Goal of the exercise: The listing below holds a line with "Circle(coil_mid_r - coil_half_w, mode=Mode.SUBTRACT)" and a later line with "zip(*points))), Vector(map(max, zip(*points)))". Write out those two lines and every line between them, exactly, and nothing else.

::: Stored data :::

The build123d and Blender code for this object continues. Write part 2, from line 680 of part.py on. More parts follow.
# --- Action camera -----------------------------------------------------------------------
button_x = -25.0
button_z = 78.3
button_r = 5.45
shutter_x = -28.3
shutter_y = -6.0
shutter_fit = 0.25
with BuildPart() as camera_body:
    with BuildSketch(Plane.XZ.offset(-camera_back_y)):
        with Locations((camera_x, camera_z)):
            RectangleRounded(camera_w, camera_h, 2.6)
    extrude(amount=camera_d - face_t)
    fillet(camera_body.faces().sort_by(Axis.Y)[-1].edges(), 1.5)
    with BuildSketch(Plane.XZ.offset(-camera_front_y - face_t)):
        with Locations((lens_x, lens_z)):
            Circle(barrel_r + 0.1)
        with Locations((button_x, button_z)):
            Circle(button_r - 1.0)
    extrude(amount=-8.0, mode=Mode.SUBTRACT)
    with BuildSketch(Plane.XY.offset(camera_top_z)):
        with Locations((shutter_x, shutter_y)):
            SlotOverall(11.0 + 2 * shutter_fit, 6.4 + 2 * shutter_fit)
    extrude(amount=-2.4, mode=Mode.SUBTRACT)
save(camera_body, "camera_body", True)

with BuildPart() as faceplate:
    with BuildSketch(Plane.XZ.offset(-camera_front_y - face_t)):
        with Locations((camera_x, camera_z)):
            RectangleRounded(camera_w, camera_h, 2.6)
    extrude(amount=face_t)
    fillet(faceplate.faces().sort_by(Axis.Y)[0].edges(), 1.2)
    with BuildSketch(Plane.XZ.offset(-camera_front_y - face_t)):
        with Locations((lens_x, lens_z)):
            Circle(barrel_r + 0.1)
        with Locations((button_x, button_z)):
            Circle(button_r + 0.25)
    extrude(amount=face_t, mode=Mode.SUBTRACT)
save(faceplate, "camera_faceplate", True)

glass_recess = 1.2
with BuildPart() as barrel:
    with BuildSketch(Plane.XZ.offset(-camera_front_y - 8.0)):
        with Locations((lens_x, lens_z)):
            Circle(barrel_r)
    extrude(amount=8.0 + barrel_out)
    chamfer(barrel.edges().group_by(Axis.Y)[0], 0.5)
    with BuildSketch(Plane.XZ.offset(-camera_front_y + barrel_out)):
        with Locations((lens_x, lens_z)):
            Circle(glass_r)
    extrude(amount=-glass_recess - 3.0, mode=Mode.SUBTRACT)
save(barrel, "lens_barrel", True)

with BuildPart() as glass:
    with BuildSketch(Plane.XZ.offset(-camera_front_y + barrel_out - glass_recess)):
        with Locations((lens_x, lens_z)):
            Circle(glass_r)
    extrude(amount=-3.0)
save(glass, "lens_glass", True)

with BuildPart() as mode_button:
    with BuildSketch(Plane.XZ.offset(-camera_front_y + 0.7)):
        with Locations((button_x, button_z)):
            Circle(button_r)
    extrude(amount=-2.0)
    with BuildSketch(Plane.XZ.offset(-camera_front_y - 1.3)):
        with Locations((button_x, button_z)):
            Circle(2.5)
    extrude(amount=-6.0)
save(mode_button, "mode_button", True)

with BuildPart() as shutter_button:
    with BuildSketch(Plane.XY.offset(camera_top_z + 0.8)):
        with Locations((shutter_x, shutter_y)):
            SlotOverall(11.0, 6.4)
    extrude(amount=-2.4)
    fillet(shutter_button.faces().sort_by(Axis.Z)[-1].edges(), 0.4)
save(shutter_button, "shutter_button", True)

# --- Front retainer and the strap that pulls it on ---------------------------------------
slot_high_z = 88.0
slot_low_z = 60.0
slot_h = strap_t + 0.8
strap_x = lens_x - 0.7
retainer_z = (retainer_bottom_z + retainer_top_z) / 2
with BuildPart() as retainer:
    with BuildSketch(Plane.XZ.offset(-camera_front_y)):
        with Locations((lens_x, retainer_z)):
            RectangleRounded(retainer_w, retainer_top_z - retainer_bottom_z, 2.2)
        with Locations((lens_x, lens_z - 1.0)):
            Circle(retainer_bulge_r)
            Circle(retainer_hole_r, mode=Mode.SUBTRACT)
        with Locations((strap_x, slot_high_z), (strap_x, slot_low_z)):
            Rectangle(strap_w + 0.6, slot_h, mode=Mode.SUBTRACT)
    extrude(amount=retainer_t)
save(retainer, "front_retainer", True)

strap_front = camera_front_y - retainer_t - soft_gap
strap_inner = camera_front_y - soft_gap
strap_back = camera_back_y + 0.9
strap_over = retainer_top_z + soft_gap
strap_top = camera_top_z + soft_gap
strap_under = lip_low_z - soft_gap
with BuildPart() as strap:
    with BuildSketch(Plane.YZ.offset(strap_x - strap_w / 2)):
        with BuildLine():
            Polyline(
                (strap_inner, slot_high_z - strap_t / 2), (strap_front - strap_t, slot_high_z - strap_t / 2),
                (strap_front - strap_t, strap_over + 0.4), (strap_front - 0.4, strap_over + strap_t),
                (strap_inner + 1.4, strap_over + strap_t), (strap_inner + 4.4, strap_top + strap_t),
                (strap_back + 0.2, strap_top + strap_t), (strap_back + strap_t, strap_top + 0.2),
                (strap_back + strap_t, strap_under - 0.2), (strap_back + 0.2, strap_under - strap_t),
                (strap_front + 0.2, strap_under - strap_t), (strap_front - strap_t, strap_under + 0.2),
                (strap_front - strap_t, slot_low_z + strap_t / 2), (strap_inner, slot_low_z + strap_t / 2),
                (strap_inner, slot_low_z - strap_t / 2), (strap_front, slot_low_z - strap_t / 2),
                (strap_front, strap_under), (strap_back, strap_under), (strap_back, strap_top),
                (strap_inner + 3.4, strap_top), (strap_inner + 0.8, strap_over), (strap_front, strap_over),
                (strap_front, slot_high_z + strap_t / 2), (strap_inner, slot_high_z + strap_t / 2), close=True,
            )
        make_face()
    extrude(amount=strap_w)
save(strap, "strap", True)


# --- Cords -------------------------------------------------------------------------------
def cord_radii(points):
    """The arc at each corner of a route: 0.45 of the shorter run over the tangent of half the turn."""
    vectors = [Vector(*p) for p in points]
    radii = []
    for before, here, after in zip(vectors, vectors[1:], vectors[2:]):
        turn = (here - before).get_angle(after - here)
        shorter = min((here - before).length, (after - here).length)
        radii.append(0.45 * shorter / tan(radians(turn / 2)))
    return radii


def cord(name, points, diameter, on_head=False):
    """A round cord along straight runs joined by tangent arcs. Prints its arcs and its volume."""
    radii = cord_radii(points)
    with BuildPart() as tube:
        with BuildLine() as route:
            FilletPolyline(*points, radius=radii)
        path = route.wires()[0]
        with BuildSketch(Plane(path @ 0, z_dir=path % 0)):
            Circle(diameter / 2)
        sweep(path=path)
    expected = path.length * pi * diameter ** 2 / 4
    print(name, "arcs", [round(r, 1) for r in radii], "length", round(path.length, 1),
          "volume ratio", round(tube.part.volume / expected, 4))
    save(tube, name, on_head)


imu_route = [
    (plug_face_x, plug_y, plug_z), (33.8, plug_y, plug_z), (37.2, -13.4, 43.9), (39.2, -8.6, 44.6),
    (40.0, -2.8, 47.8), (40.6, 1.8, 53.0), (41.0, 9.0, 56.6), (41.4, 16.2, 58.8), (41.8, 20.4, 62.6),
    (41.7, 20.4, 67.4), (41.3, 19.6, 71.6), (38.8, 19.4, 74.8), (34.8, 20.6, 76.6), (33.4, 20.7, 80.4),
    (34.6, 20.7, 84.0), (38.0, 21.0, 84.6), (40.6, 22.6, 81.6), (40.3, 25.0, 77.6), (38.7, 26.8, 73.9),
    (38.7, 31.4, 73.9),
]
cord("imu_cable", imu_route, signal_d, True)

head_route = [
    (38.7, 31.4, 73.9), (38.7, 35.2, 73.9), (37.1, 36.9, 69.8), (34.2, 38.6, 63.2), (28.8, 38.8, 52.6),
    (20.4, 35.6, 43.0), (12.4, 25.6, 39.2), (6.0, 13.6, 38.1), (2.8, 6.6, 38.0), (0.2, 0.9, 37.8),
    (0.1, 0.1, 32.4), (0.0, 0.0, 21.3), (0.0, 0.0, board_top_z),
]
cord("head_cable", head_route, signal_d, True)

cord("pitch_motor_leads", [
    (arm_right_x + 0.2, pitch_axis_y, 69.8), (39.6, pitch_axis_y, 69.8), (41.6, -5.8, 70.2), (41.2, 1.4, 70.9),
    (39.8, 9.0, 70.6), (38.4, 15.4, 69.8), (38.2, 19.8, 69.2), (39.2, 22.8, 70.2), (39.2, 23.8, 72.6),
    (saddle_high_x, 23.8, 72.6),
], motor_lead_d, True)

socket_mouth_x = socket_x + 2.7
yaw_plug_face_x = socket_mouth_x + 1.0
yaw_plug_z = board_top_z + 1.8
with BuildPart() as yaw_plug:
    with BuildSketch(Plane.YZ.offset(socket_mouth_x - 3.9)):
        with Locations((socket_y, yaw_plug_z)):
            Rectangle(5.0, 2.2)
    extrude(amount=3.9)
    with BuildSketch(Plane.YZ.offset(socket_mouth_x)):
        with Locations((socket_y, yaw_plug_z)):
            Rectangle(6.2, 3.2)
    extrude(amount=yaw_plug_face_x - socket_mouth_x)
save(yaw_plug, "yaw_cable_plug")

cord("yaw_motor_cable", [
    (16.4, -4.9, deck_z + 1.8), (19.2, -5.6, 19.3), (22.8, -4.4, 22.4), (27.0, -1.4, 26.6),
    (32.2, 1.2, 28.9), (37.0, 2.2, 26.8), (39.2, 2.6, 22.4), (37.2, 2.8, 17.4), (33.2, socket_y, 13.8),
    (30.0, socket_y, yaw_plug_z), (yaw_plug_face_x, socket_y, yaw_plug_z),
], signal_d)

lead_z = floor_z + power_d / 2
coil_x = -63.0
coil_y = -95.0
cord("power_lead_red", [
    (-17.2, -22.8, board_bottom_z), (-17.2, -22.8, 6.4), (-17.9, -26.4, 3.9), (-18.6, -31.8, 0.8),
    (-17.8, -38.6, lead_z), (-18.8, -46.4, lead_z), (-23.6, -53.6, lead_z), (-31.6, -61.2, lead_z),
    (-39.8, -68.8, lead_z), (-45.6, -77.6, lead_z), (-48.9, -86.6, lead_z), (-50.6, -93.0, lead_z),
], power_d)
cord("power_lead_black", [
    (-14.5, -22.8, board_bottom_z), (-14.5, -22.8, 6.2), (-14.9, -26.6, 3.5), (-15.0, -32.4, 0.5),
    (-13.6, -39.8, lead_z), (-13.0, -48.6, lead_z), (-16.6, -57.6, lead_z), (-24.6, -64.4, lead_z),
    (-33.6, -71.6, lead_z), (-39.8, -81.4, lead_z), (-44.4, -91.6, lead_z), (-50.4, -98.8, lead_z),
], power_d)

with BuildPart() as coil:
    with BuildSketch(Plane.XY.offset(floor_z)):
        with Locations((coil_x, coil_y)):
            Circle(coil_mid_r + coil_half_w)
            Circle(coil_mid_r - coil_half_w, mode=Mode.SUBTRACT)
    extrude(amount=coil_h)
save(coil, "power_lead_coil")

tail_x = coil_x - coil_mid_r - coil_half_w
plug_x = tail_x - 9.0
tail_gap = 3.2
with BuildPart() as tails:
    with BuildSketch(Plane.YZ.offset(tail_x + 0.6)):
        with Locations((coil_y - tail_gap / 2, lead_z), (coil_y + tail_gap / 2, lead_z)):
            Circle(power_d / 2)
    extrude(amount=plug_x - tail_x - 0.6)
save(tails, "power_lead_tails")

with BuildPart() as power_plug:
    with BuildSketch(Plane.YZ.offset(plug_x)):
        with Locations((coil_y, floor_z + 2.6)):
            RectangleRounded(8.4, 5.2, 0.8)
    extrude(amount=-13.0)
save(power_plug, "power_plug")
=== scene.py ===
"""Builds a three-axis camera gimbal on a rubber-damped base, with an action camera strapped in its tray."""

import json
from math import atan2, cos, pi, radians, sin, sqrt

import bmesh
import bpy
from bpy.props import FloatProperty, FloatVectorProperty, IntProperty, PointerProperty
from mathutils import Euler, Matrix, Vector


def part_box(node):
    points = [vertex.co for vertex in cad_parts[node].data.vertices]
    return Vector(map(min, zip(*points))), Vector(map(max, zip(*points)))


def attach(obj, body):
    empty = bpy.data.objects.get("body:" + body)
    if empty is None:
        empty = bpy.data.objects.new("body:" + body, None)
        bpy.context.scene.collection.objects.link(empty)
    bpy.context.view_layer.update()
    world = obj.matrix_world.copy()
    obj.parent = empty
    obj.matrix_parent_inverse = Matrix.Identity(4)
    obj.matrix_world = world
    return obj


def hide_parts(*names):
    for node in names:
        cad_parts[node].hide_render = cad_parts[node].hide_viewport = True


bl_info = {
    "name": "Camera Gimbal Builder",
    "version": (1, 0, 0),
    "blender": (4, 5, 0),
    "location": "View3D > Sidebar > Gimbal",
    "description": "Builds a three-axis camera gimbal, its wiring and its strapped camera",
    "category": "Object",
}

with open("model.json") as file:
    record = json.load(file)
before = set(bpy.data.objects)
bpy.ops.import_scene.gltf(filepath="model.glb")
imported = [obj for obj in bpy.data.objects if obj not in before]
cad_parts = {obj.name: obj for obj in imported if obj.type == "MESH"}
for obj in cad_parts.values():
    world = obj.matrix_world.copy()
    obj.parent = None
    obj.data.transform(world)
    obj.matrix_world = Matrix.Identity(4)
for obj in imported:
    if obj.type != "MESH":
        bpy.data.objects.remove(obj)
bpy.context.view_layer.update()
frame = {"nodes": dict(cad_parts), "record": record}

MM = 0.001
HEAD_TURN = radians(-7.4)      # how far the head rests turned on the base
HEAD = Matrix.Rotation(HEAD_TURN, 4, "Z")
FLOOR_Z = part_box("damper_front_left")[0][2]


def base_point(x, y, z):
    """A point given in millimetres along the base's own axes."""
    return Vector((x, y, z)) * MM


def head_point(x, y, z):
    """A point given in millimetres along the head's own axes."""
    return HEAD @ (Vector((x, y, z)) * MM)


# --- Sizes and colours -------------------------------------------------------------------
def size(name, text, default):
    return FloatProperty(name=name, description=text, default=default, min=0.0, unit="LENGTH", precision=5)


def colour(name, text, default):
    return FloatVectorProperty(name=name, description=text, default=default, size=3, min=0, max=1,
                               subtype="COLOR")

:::

Expected output:
            Circle(coil_mid_r - coil_half_w, mode=Mode.SUBTRACT)
    extrude(amount=coil_h)
save(coil, "power_lead_coil")

tail_x = coil_x - coil_mid_r - coil_half_w
plug_x = tail_x - 9.0
tail_gap = 3.2
with BuildPart() as tails:
    with BuildSketch(Plane.YZ.offset(tail_x + 0.6)):
        with Locations((coil_y - tail_gap / 2, lead_z), (coil_y + tail_gap / 2, lead_z)):
            Circle(power_d / 2)
    extrude(amount=plug_x - tail_x - 0.6)
save(tails, "power_lead_tails")

with BuildPart() as power_plug:
    with BuildSketch(Plane.YZ.offset(plug_x)):
        with Locations((coil_y, floor_z + 2.6)):
            RectangleRounded(8.4, 5.2, 0.8)
    extrude(amount=-13.0)
save(power_plug, "power_plug")
=== scene.py ===
"""Builds a three-axis camera gimbal on a rubber-damped base, with an action camera strapped in its tray."""

import json
from math import atan2, cos, pi, radians, sin, sqrt

import bmesh
import bpy
from bpy.props import FloatProperty, FloatVectorProperty, IntProperty, PointerProperty
from mathutils import Euler, Matrix, Vector


def part_box(node):
    points = [vertex.co for vertex in cad_parts[node].data.vertices]
    return Vector(map(min, zip(*points))), Vector(map(max, zip(*points)))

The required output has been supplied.